You can't miss the "He" in "( He ) poured out through Jesus" in verse six, obviously referring to the Father, and note the: "through" "through" "through".

Acts 2:32-33 “This Jesus, God caused to rise [from the dead], of which, we are all witnesses. [33.] Consequently, he has been exalted to the right hand of He that is definitively God. Additionally, he has received from the Father, that which was promised, the spirit of holiness, which he has now poured out abundantly.
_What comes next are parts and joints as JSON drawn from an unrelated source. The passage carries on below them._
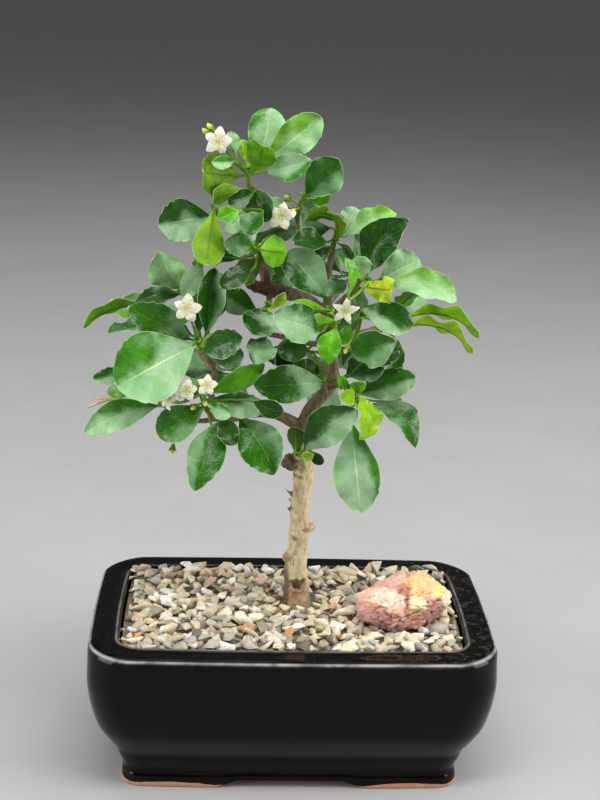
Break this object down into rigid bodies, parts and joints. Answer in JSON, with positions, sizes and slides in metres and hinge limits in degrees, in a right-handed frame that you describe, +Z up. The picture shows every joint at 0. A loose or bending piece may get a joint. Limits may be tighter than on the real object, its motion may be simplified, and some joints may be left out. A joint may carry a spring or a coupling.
{
  "type": "fukien tea bonsai",
  "caption": "Flowering fukien tea bonsai with glossy leaves and small white blooms, rooted in a black glazed rectangular pot with gravel and an accent stone.",
  "frame": {"origin": "on the supporting surface, under the middle of the model's box", "axes": "+Z up the trunk, +X along the pot towards the accent stone, +Y from the pot's front to its back"},
  "size_m": [0.155, 0.0994, 0.249],
  "materials": {
    "black_glaze": "glossy black glaze, feet bare clay underneath",
    "screen_plastic": "matte",
    "soil": "crumbly, damp",
    "pebbles": "dull, mixed beige and grey",
    "pink_stone": "rough, pink to yellow",
    "bark": "rough bark",
    "leaf_green": "glossy, leathery leaf",
    "petal_white": "soft petal"
  },
  "bodies": {
    "root": {"pot": "black_glaze", "drain_screen_left": "screen_plastic", "drain_screen_right": "screen_plastic", "soil": "soil", "gravel": "pebbles", "accent_stone": "pink_stone", "trunk": "bark", "spray_top_left": "leaf_green", "spray_top_centre": "leaf_green", "spray_crown": "leaf_green", "spray_right_top": "leaf_green", "spray_right_mid": "leaf_green", "spray_centre": "leaf_green", "spray_centre_left": "leaf_green", "spray_left_top": "leaf_green", "spray_left_inner": "leaf_green", "spray_left_mid": "leaf_green", "spray_left_low": "leaf_green", "spray_low_left": "leaf_green", "spray_far_left": "leaf_green", "spray_shiny": "leaf_green", "spray_mid_left": "leaf_green", "spray_trunk_top": "leaf_green", "spray_right_low": "leaf_green", "spray_back_low": "leaf_green", "spray_back_left_low": "leaf_green", "spray_back_right": "leaf_green", "spray_back_left": "leaf_green", "spray_back_top": "leaf_green", "spray_back_far_left": "leaf_green", "spray_back_far_right": "leaf_green", "flower_1": "petal_white", "flower_2": "petal_white", "flower_3": "petal_white", "flower_4": "petal_white", "flower_5": "petal_white", "flower_6": "petal_white", "flower_7": "petal_white"}
  },
  "joints": []
}
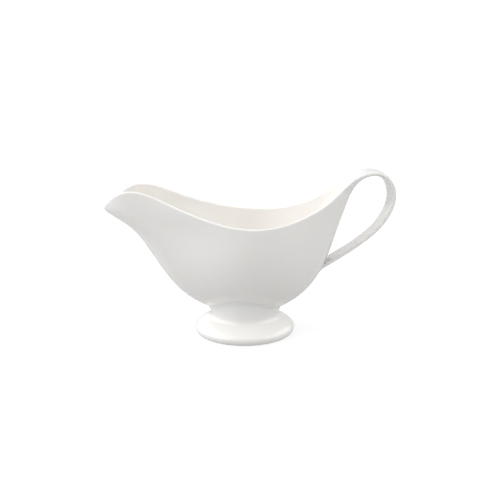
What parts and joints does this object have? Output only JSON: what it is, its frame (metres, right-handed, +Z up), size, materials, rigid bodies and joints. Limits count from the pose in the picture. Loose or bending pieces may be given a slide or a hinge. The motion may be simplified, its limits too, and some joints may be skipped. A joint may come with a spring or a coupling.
{
  "type": "gravy boat",
  "caption": "Footed china gravy boat with a swooping rim, a long open spout and a looped strap handle, on a hollow flared foot.",
  "frame": {"origin": "middle of the overall length and width, on the table", "axes": "+X towards the handle, the spout points along -X, +Z up"},
  "size_m": [0.216, 0.0966, 0.1239],
  "materials": {
    "bowl_glaze": "glossy",
    "foot_glaze": "glossy",
    "handle_glaze": "glossy",
    "slip": "matte"
  },
  "bodies": {
    "root": {"bowl": "bowl_glaze", "pedestal_foot": "foot_glaze", "strap_handle": "handle_glaze", "foot_luting_slip": "slip", "handle_top_luting_slip": "slip", "handle_tail_luting_slip": "slip"}
  },
  "joints": []
}
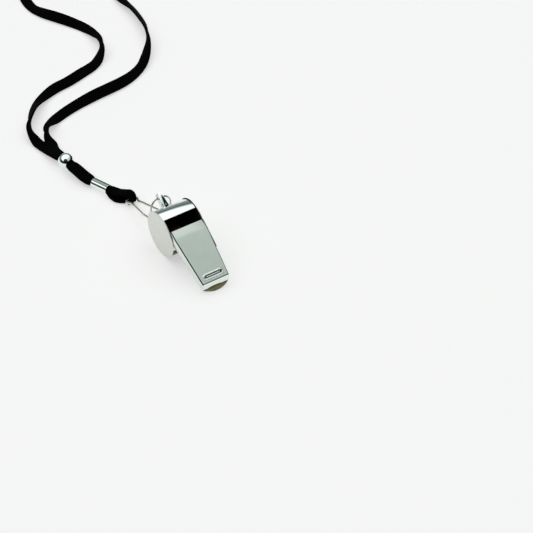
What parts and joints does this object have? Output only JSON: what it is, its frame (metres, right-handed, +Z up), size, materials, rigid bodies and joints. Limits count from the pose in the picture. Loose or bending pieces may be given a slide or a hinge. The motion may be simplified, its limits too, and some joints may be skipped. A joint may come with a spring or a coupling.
{
  "type": "training whistle",
  "caption": "Pressed-metal pea whistle with a jump ring, sprung wire hook and flat braided neck lanyard with crimp and slider bead.",
  "frame": {"origin": "on the surface the whistle lies on, under the middle of the whistle and its ring (the lanyard and its hook not counted)", "axes": "+X along the floor towards the mouth, +Y along the drum's axis, +Z up; the whistle is stored lying nose down on its disc rims and its jaw"},
  "size_m": [0.3352, 0.1337, 0.024],
  "materials": {
    "plated_sheet": "satin nickel-chrome plate on pressed brass sheet",
    "plated_strip": "polished plate on the rolled drum wall and the lug",
    "bare_brass": "dull unplated brass inside the windway",
    "cork": "granular cork",
    "spring_wire": "bright plated spring wire",
    "ring_wire": "plated round wire",
    "crimp_metal": "bright plated sleeve and bead",
    "braid": "matte black flat braid",
    "tie_band": "matt black soft band"
  },
  "bodies": {
    "whistle": {"left_side_disc": "plated_sheet", "right_side_disc": "plated_sheet", "drum_wall": "plated_strip", "mouthpiece_shell": "plated_sheet", "mouthpiece_base": "bare_brass", "windway_floor": "bare_brass", "lanyard_lug": "plated_strip"},
    "pea": {"pea": "cork"},
    "ring": {"jump_ring": "ring_wire"},
    "hook": {"hook_frame": "spring_wire"},
    "gate": {"hook_gate": "spring_wire"},
    "lanyard": {"cord_end_loop": "braid", "crimp_sleeve": "crimp_metal", "cord_left_strand": "braid", "cord_right_strand": "braid", "cord_coil": "braid", "coil_tie": "tie_band"},
    "bead": {"slider_bead": "crimp_metal"}
  },
  "joints": [
    {"name": "pea_orbit", "type": "hinge", "parent": "whistle", "child": "pea", "pos_m": [-0.00963, 0, 0.012], "axis": [0, 1, 0], "continuous": true},
    {"name": "ring_swing", "type": "hinge", "parent": "whistle", "child": "ring", "pos_m": [-0.02539, 0, 0.02002], "axis": [0, 1, 0], "range_deg": [0, 130]},
    {"name": "hook_swing", "type": "hinge", "parent": "ring", "child": "hook", "pos_m": [-0.02539, 0.0004, 0.00892], "axis": [0, 1, 0], "range_deg": [0, 50]},
    {"name": "gate_flex", "type": "hinge", "parent": "hook", "child": "gate", "pos_m": [-0.04592, -0.0048, 0.00348], "axis": [-0.3127, 0, 0.9499], "range_deg": [0, 6], "stiffness_Nm_per_rad": 0.05},
    {"name": "lanyard_swing", "type": "hinge", "parent": "hook", "child": "lanyard", "pos_m": [-0.0501, -0.0029, 0.0021], "axis": [0, 1, 0], "range_deg": [0, 40]},
    {"name": "bead_slide", "type": "slide", "parent": "lanyard", "child": "bead", "axis": [0.9903, 0.1392, 0], "range_m": [-0.002, 0.006]}
  ]
}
This is what you are now both seeing and hearing.”

The Father "sent forth" the spirit, the Son "received" the spirit, the Father in effect poured it out "through Jesus" as His subordinate agent, (i.e "holy servant"), and agency of His will.

I personally see absolutely nothing in the Bible that says Jesus has to be, or must of necessity be equal with the Father in order for him to be CAPABLE of being in and at any sort of unity with the Father, in order to do the Father's will, to work in harmony with the Father's purpose, or in order to do the Father's work.

If the Father gives: "ALL" the power and authority necessary to a "Servant", His: "Holy Servant Jesus", in order for him to carry out His will, counsel, good pleasure, purpose, and work, then who NEEDS to be the Father's equal?

That's the way I see it anyway. I enjoyed your post.

Edgar Foster said...

Seems like strong parallels to me with Gal 4:4, 6-7 and Ps 104:30; John 14:26. Excellent observation on Titus 3:4-7 too.